▸ **What is asked**
Exactly the lines from the one containing "Recreate this object" through the final line of the listing are to be retyped, and nothing more.

******************************

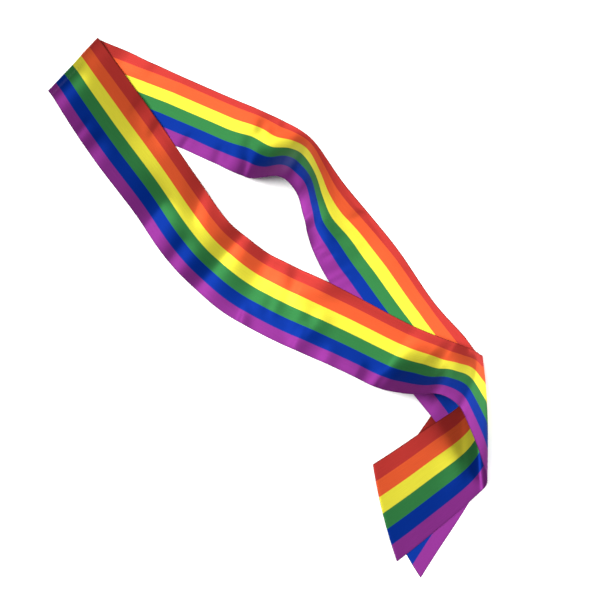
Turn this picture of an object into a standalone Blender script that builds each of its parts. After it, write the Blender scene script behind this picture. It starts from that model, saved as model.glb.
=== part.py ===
"""A six-stripe satin sash, laid down as a pointed loop with its two tails crossing at one side.

The sash is one straight strip of satin. Its middle is folded flat at the upper crease, and the
two runs of the loop go from there to the side, where each is turned under itself: the front run
rolls over a loose hump into the front tail, and the back run folds flat into the back tail.
Each stretch between two turns is a wall of cloth lofted through the sections of its table.

Metres, +Z up, X to the right and Y away from the viewer. The tables are in millimetres.
"""

import bpy
import numpy as np

MM = 0.001

# Driving sizes
WALL = 1.2 * MM
STRIPE_COUNT = 6
FACES_PER_SECTION = 4

# Satin colours from the red edge to the purple edge, as linear RGB
STRIPE_COLOURS = {
    "satin_red": (0.69, 0.05, 0.04),
    "satin_orange": (0.84, 0.12, 0.04),
    "satin_yellow": (0.88, 0.79, 0.05),
    "satin_green": (0.04, 0.27, 0.07),
    "satin_blue": (0.00, 0.04, 0.39),
    "satin_purple": (0.35, 0.04, 0.35),
}
SATIN_ROUGHNESS = 0.42
SATIN_SHEEN = 0.3

# Each row is one section of a stretch: where its red edge and its purple edge lie, with the height
# of the middle of the wall there. Where the cloth curves between its edges, four more sizes say how
# far it stands above a straight line at a third of the way to the purple edge and at two thirds, and
# how far the stripes there are moved over to the purple side.
COLUMNS = (
    "section", "red_x", "red_y", "red_z", "purple_x", "purple_y", "purple_z",
    "up_third", "up_two_thirds", "over_third", "over_two_thirds",
)

FRONT_RUN = (
    ("over the back run",   -252,  344,  4.4,  -315,  252,  3.2,   0,   0,   0,   0),
    ("red edge ripple",     -213,  286,  6.5,  -268,  185,  0.6,   0,   0,   0,   0),
    ("off the back run",    -170,  223,  2.6,  -222,  124,  0.6,   0,   0,   0,   0),
    ("before the bend",     -120,  145,  4.5,  -173,   54,  0.6,   0,   0,   0,   0),
    ("into the bend",        -93,  107,  6.0,  -139,   17,  0.6,   0,   0,   0,   0),
    ("middle of the bend",   -67,   82,  4.0,  -105,  -13,  0.6,   0,   0,   0,   0),
    ("out of the bend",      -37,   62,  1.6,   -70,  -35,  0.6,   0,   0,   0,   0),
    ("lower straight",        21,   31,  3.6,   -25,  -59,  0.6,   0,   0,   0,   0),
    ("onto the back run",     83,   -2,  4.0,    35,  -87,  2.2,   0,   0,   0,   0),
    ("before the lift",      142,  -36,  6.0,    91, -116,  5.5,   0,   0,   0,   0),
    ("lift",                 179,  -55, 13.0,   117, -129, 28.0,   0,   0,   0,   0),
    ("up the hump",          197,  -64, 18.0,   144, -137, 50.0,  -2,   2,   2,   1),
    ("top of the hump",      209,  -69, 17.0,   166, -141, 62.0,  -3,   4,   2,   1),
    ("over the hump",        217,  -72, 14.0,   182, -152, 65.0,   0,   5,   0,   0),
    ("down the hump",        222,  -74, 11.0,   195, -173, 58.0,   4,   8,  -2,  -1),
    ("near the side",        226,  -76,  8.5,   208, -201, 46.0,   6,   9,  -3,  -3),
    ("side roll",            229,  -79,  6.4,   219, -230, 29.0,   8,  11,  -5,  -5),
)

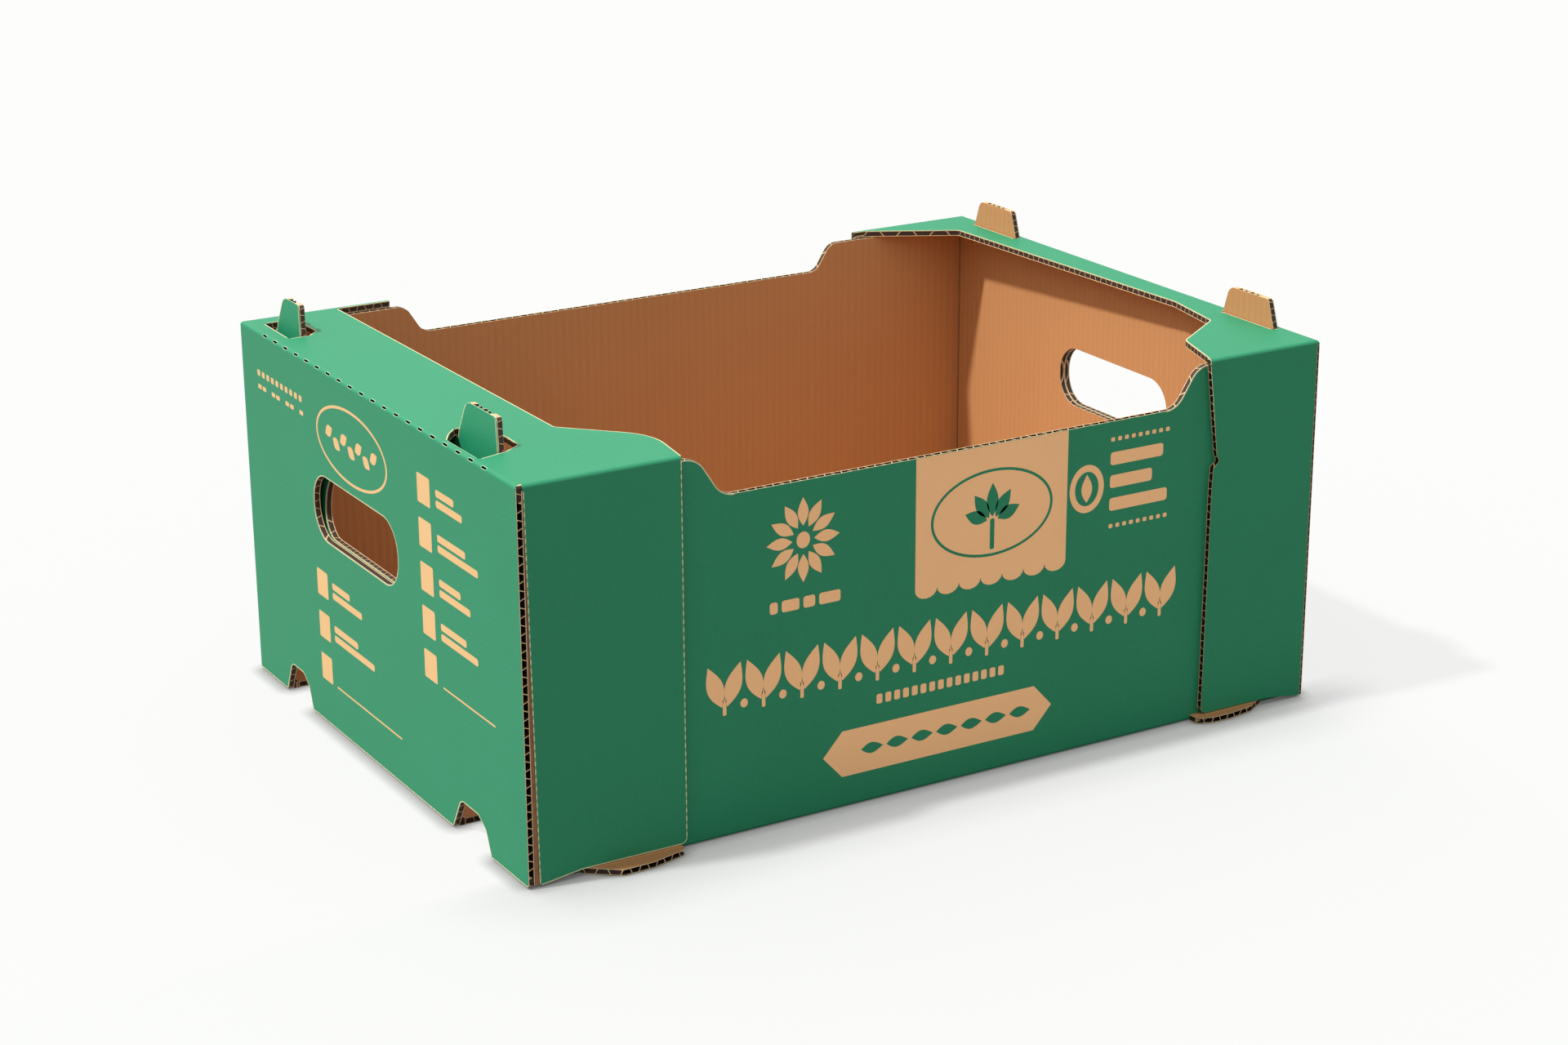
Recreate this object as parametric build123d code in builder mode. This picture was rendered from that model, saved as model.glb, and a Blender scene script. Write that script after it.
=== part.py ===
from build123d import *

import os
from dataclasses import dataclass
from math import cos, radians, sin, tan

# Open corrugated-board tray with double ends: one folded tray body and two glued end caps.
# Millimetres. The origin is the bottom centre, X runs along the tray and +Z is up.
# A distance named inset is measured inward from the outer face of an end.
# A distance named from_front is measured from the tray's front face, along +Y.

# Overall size of the erected tray and its board
length = 420.0
width = 300.0
height = 180.0
board = 3.0
glue_line = 0.1
fold_radius = 1.8
edge_clearance = 0.3

# Long side walls
front_wall_low = 158.0
back_wall_low = 162.5
front_dip_radius = 11.0
front_dip_run = 12.0
back_dip_radius = 8.0
back_dip_run = 9.0

# End plies that fold up from the base
corner_gap = 1.4
bow_start = 88.0
bow_radius = 140.0

# Stacking tabs on the end plies
tab_rise = 13.5
tab_taper = 9.0
tab_rear_radius = 5.0
tab_front_radius = 2.5
slot_clearance = 1.0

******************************

▸ **Answer for this exercise**
Recreate this object as parametric build123d code in builder mode. This picture was rendered from that model, saved as model.glb, and a Blender scene script. Write that script after it.
=== part.py ===
from build123d import *

import os
from dataclasses import dataclass
from math import cos, radians, sin, tan

# Open corrugated-board tray with double ends: one folded tray body and two glued end caps.
# Millimetres. The origin is the bottom centre, X runs along the tray and +Z is up.
# A distance named inset is measured inward from the outer face of an end.
# A distance named from_front is measured from the tray's front face, along +Y.

# Overall size of the erected tray and its board
length = 420.0
width = 300.0
height = 180.0
board = 3.0
glue_line = 0.1
fold_radius = 1.8
edge_clearance = 0.3

# Long side walls
front_wall_low = 158.0
back_wall_low = 162.5
front_dip_radius = 11.0
front_dip_run = 12.0
back_dip_radius = 8.0
back_dip_run = 9.0

# End plies that fold up from the base
corner_gap = 1.4
bow_start = 88.0
bow_radius = 140.0

# Stacking tabs on the end plies
tab_rise = 13.5
tab_taper = 9.0
tab_rear_radius = 5.0
tab_front_radius = 2.5
slot_clearance = 1.0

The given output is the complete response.